Randomized Clustering Forests for Image Classification

Frederic Jurie (INRIA Grenoble, France)

This talk will be focused on 3 recent contributions to the problems of image classification and image search. Some of the most effective recent methods for content-based image classification work by extracting image descriptors, quantizing them according to a coding rule such as k-means vector quantization, accumulating histograms of the resulting visual word codes over the image, and classifying these with a conventional classifier such as an SVM. Large numbers of descriptors and large codebooks are required for good results and this becomes slow using k-means. First, a new paradigm for representing images will be presented. We will introduce Extremely Randomized Clustering Forests -- ensembles of randomly created clustering trees -- and show that they provide more accurate results, much faster training and testing and good resistance to background clutter. Second, an efficient image classification method will be described.
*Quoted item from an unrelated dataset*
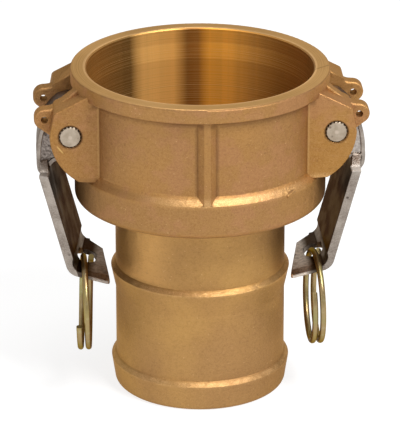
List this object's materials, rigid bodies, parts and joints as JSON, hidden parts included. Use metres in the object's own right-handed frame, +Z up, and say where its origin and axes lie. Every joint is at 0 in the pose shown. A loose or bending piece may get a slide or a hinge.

It combines ERC-Forests and saliency maps very closely with the extraction of image information. It will be shown that this method, which requires to extract 20 times less information from images than the standard bag-of-word algorithm also provides more accurate results. in several state-of-the-art image classification tasks. Finally, we will show that the proposed ERC-Forests can also be used very successfully for learning distance between images. The similarity measure has been evaluated on four very different datasets and always outperforms the state-of-the-art competitive approaches.